Terminemos orando a ese Padre de ternura y de bondad.
«Mi Dios es un rey. Se llama Jesús. Que vive en el cielo. Donde todo es luz. Mi Dios es mi vida. Mi Dios es mi amor. El me lleva siempre. En su corazón. No me saques nunca. Tú eres mi Señor».
«Señor yo no quiero que me falte. El amor que tú me das. Para darlo a los demás. Los que nunca han tenido. Un poquito de cariño. Y también felicidad. Es que quiero conocerlo. Enséñamelo, Señor. Contigo puedo contar. Lo que tú ofreces lo cumples. Cariño y felicidad. Todo eso me darás. De mi parte tú tendrás. Todo lo que no tenías. Yo vine a darte mi amor. Y a quedarme para siempre. Porque de mi pensamiento. Yo nunca te sacaré. Amén».
«Que nunca me quede dentro. Un rinconcito vacío. Porque todo es para ti. Mi vida también es tuya. Quiero darte lo mejor. Solo tú te lo mereces. Si tú me mantienes lleno. De lo demás no les falta. Tú mandas que lo reparta. A los que no han conocido. Y tampoco habían tenido. Un gran amor de verdad. Es que tú se lo darás. Porque tú eres muy bueno. A tus hijos tú los quieres. Y no los olvidas jamás. Amén».

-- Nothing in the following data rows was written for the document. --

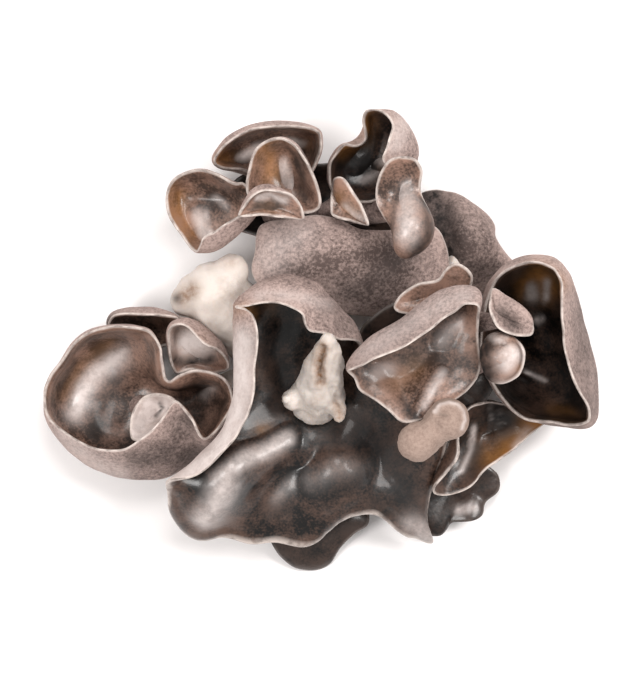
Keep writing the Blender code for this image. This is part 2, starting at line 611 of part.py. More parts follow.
def melted(name, limbs, group, grain, triangles):
    """Limbs and the balls at their joints as one body of about so many triangles."""
    mesh = bmesh.new()
    for limb in limbs:
        part = tube(limb, group)
        mesh.from_mesh(part.data)
        bpy.data.objects.remove(part)
        for point, radius in limb:
            place = Matrix.Translation(Vector(point) * MM)
            bmesh.ops.create_icosphere(mesh, subdivisions=2, radius=radius * MM, matrix=place)
    obj = placed(name, mesh, group)
    melt = obj.modifiers.new("melt", "REMESH")
    melt.mode = "VOXEL"
    melt.voxel_size = grain * MM
    soften = obj.modifiers.new("soften", "SMOOTH")
    soften.iterations = 5
    obj = applied(obj)
    thin = obj.modifiers.new("thin", "DECIMATE")
    thin.ratio = triangles / (2 * len(obj.data.polygons))
    return applied(obj)


def swollen(obj, group):
    """A copy of a body with the clearance added all round, as a cutter."""
    copy = placed(obj.name + "_room", redrawn(obj.data), group)
    swell = copy.modifiers.new("swell", "DISPLACE")
    swell.mid_level = 0
    swell.strength = CLEARANCE * MM
    return applied(copy)


def ground(group):
    """All that lies below the flat cut of the foot, as a cutter."""
    mesh = bmesh.new()
    bmesh.ops.create_cube(mesh, size=BLOCK * MM, matrix=Matrix.Translation((0, 0, -BLOCK * MM / 2)))
    return placed("ground", mesh, group)


def meet(one, other):
    trees = [BVHTree.FromBMesh(redrawn(obj.data)) for obj in (one, other)]
    return bool(trees[0].overlap(trees[1]))


def boolean(obj, operation, other):
    """Add a Boolean; the ears' tight folds touch themselves, which the exact solver doesn't take."""
    change = obj.modifiers.new(other.name, "BOOLEAN")
    change.operation = operation
    change.solver = "MANIFOLD"
    change.object = other


def bits_of(mesh):
    """The faces of a mesh, sorted into its loose bits."""
    left = set(mesh.faces)
    while left:
        bit = []
        front = [left.pop()]
        while front:
            face = front.pop()
            bit.append(face)
            near = {other for edge in face.edges for other in edge.link_faces} & left
            left -= near
            front += near
        yield bit


def give_way(obj, cutters):
    """Cut a body clear of each cutter that it meets, and keep its largest bit."""
    name = obj.name
    for cutter in cutters:
        if meet(obj, cutter):
            boolean(obj, "DIFFERENCE", cutter)
    obj = applied(obj)
    mesh = redrawn(obj.data)
    bits = sorted(bits_of(mesh), key=lambda bit: sum(face.calc_area() for face in bit))
    for bit in bits[:-1]:
        bmesh.ops.delete(mesh, geom=bit, context="FACES")
    mesh.to_mesh(obj.data)
    mesh.free()
    obj.name = name
    return obj


def paint(obj, colour, roughness):
    finish = bpy.data.materials.new(obj.name)
    finish.use_nodes = True
    shader = finish.node_tree.nodes["Principled BSDF"]
    shader.inputs["Base Color"].default_value = (*colour, 1)
    shader.inputs["Roughness"].default_value = roughness
    shader.inputs["Metallic"].default_value = 0
    obj.data.materials.append(finish)
    obj.data.shade_smooth()
    obj.data.set_sharp_from_angle(angle=math.radians(45))


def grow_ears(clump, cutters, guides):
    """Make the ears from the highest rim down, each giving way to those above it."""
    for name in sorted(EARS, key=lambda name: -max(rim[2] for rim, _ in EARS[name][1])):
        obj = ear(name, clump)
        if name in STALKS:
            root = stalk(name, guides)
            boolean(obj, "UNION", root)
            obj = applied(obj)
            bpy.data.objects.remove(root)
        obj = give_way(obj, cutters)
        down = name in FACE_DOWN
        paint(obj, GREY if down else BLACK if name in DARK else BROWN, VELVETY if down else GLOSSY)
        cutters.append(ear(name, guides, REACH, CLEARANCE))
        if name in STALKS:
            cutters.append(stalk(name, guides, CLEARANCE))


def main():
    fresh_scene()
    clump = collection("wood_ear_clump")
    guides = collection("cutters", hidden=True)
    stub = melted("stub", STUB, clump, 0.8, 340)
    paint(stub, TAN, VELVETY)
    cutters = [swollen(stub, guides), ground(guides)]
    grow_ears(clump, cutters, guides)
    foot = give_way(melted("foot", FOOT, clump, 1.2, 700), cutters)
    paint(foot, CREAM, VELVETY)
    nub = give_way(melted("nub", NUB, clump, 0.8, 320), cutters)
    paint(nub, CREAM, VELVETY)
    for guide in list(guides.objects):
        bpy.data.objects.remove(guide)
    bpy.data.collections.remove(guides)


if __name__ == "__main__":
    main()
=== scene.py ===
"""A clump of wood ear mushrooms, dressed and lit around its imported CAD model.

Each ear is grown again as a fine sheet of flesh from the rims and bellies that the CAD's have.
The tables are in millimetres, with +Z out of the wood and the cut foot of the clump at Z = 0.
"""

import json
import math

import bmesh
import bpy
import numpy as np
from bpy.props import FloatProperty, FloatVectorProperty, PointerProperty
from mathutils import Matrix, Vector, noise
from mathutils.bvhtree import BVHTree

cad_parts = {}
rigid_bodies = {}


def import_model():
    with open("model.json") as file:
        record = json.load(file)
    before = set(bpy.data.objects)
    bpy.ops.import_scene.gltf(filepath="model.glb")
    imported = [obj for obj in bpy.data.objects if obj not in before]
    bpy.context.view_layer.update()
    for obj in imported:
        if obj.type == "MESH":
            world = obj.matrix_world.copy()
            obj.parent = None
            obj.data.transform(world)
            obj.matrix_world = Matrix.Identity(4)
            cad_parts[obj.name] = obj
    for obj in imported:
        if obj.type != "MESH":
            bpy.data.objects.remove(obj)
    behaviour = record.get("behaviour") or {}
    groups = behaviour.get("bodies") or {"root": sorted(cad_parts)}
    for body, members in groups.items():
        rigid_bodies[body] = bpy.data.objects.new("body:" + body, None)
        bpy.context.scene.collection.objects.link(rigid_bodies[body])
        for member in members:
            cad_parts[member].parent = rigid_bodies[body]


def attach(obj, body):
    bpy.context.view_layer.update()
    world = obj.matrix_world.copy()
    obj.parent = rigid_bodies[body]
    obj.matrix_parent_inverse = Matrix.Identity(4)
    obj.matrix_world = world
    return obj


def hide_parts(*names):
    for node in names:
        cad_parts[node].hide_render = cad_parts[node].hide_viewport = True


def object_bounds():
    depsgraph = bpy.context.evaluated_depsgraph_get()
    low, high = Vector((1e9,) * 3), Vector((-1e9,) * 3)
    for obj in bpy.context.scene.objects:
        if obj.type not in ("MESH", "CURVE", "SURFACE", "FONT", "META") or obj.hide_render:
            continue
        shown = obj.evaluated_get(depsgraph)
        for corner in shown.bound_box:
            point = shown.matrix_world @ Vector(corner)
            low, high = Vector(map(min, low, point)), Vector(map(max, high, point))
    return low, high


bl_info = {
    "name": "Wood Ear Clump",
    "version": (1, 0, 0),
    "blender": (4, 5, 0),
    "location": "3D View > Sidebar > Wood Ear",
    "description": "Grows a clump of wood ear mushrooms over its CAD model and sets up a studio",
    "category": "Object",
}

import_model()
CAD_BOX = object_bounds()

MM = 0.001
CORE = 0.45               # share of the way to the rim over which an ear is evened out to its heart
FADE = 2.5                # how much an ear's folds fade towards its heart
BELLY_AT = (0.4, 0.78)    # least and most share of the way to the rim at which an ear's belly lies
FEWEST_RINGS = 6
SMALL_HEIGHT = 0.45       # height of an ear's small ripples, as a share of its large ones'
SMALL_LENGTH = 0.4        # and the distance from one to the next
CALM = 0.35               # height of the ripples at the heart, as a share of that at the rim
PLEAT_RUN = 9             # how far a pleat runs before it has changed into another
STALK_TOP = 1.6           # radius of a stalk where it meets its ear
THINNEST = 0.5            # least radius of a limb
REACH = 1.04              # where a cutter's last ring lies, so that it passes its ear's rim
INSET = 0.3               # how much smaller a cutter is than its ear on each side
CUTTER_GRAIN = 1.6        # size of a cutter's faces
FOOT_GRAIN = 0.7          # size of the foot's faces
STUMP_GRAIN = 0.4         # size of the nub's and the stub's faces
WELD = 0.01               # points of a limb closer than this are one
FAR_FROM_RIM = 20         # distance to the rim given to a stalk, which has none
LIMB_TO_RIM = 5           # the same for the foot, the nub and the stub
CREASE = 55               # a piece's edges of more degrees than this stay sharp
BLOCK = 160               # side of the block that cuts the foot flat
FLOOR = 1.5               # half the floor's side, in metres
AIM = Vector((0, -0.5, 20))    # the point that the camera and the lights face

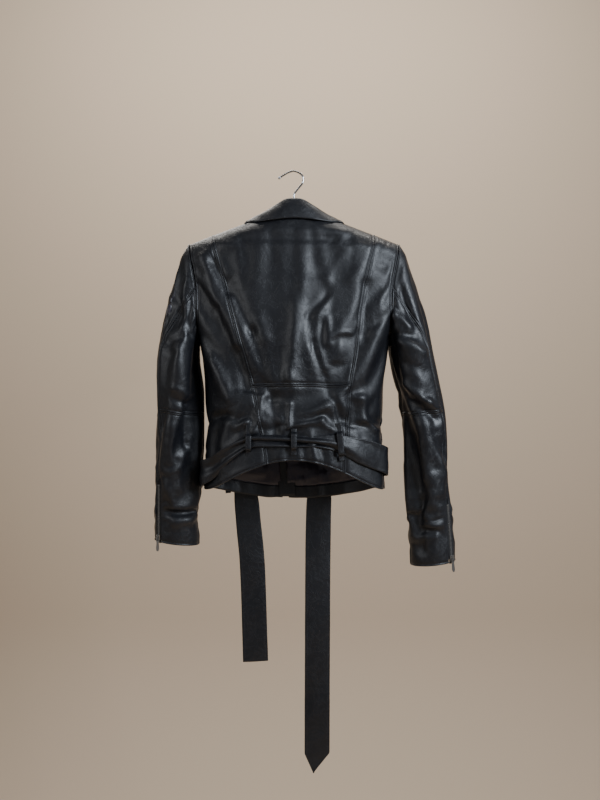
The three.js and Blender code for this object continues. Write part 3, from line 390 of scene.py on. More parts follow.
def grain_group():
    """Pebbled grain, creases and rubbed patches: puts out a normal and masks of creases and rub."""
    tree = bpy.data.node_groups.new("hide grain", "ShaderNodeTree")
    for name, kind, value in (
        ("Pebbles", "NodeSocketFloat", 1500.0), ("Pebble Depth", "NodeSocketFloat", 0.12),
        ("Crease Depth", "NodeSocketFloat", 0.5), ("Ripple Depth", "NodeSocketFloat", 0.4),
    ):
        socket = tree.interface.new_socket(name, in_out="INPUT", socket_type=kind)
        socket.default_value = value
    tree.interface.new_socket("Normal", in_out="OUTPUT", socket_type="NodeSocketVector")
    tree.interface.new_socket("Creases", in_out="OUTPUT", socket_type="NodeSocketFloat")
    tree.interface.new_socket("Rub", in_out="OUTPUT", socket_type="NodeSocketFloat")
    into, out = tree.nodes.new("NodeGroupInput"), tree.nodes.new("NodeGroupOutput")
    where = tree.nodes.new("ShaderNodeTexCoord")
    pebbles = node(tree, "ShaderNodeTexVoronoi", feature="SMOOTH_F1")
    creases = node(tree, "ShaderNodeTexNoise", Scale=46.0, Detail=6.0, Roughness=0.62, Distortion=1.1)
    ripple = node(tree, "ShaderNodeTexNoise", Scale=17.0, Detail=3.0, Roughness=0.5, Distortion=0.8)
    rub = node(tree, "ShaderNodeTexNoise", Scale=9.0, Detail=4.0, Roughness=0.6)
    link = tree.links.new
    for texture in (pebbles, creases, ripple, rub):
        link(where.outputs["Object"], texture.inputs["Vector"])
    link(into.outputs["Pebbles"], pebbles.inputs["Scale"])
    fine = tree.nodes.new("ShaderNodeMapRange")
    fine.inputs["From Min"].default_value, fine.inputs["From Max"].default_value = 0.46, 0.54
    link(creases.outputs["Fac"], fine.inputs["Value"])
    ridge = node(tree, "ShaderNodeMath", operation="PINGPONG")
    ridge.inputs[1].default_value = 0.5
    link(fine.outputs["Result"], ridge.inputs[0])
    bumps = []
    for source, depth, distance in (
        (ripple.outputs["Fac"], "Ripple Depth", 0.006), (ridge.outputs[0], "Crease Depth", 0.0005),
        (pebbles.outputs["Distance"], "Pebble Depth", 0.0003),
    ):
        bump = node(tree, "ShaderNodeBump", Distance=distance)
        link(into.outputs[depth], bump.inputs["Strength"])
        link(source, bump.inputs["Height"])
        if bumps:
            link(bumps[-1].outputs["Normal"], bump.inputs["Normal"])
        bumps.append(bump)
    link(bumps[-1].outputs["Normal"], out.inputs["Normal"])
    link(ridge.outputs[0], out.inputs["Creases"])
    link(rub.outputs["Fac"], out.inputs["Rub"])
    return tree


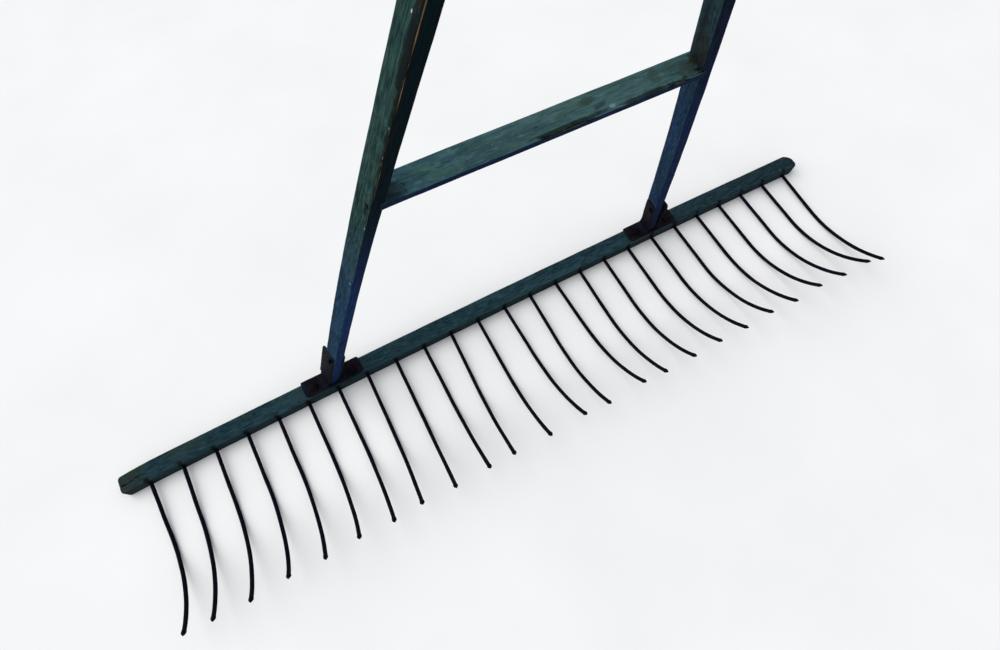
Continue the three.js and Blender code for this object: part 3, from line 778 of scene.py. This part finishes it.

«Cada día mi amor crece. Como ese árbol que da frutos. En abundancia, Señor. Está lleno cada día. Que lo veo y tiene frutos. En cantidad mi Señor. Y no se van a acabar. Así no debo dejar. De amarte un solo segundo. Cada día es más profundo. El amor que por ti siento. Sin ti no puedo vivir. Y qué sería de mí. Si te fueras de mi lado. Todo yo lo dejaría. Solo por seguirte a ti. Amén».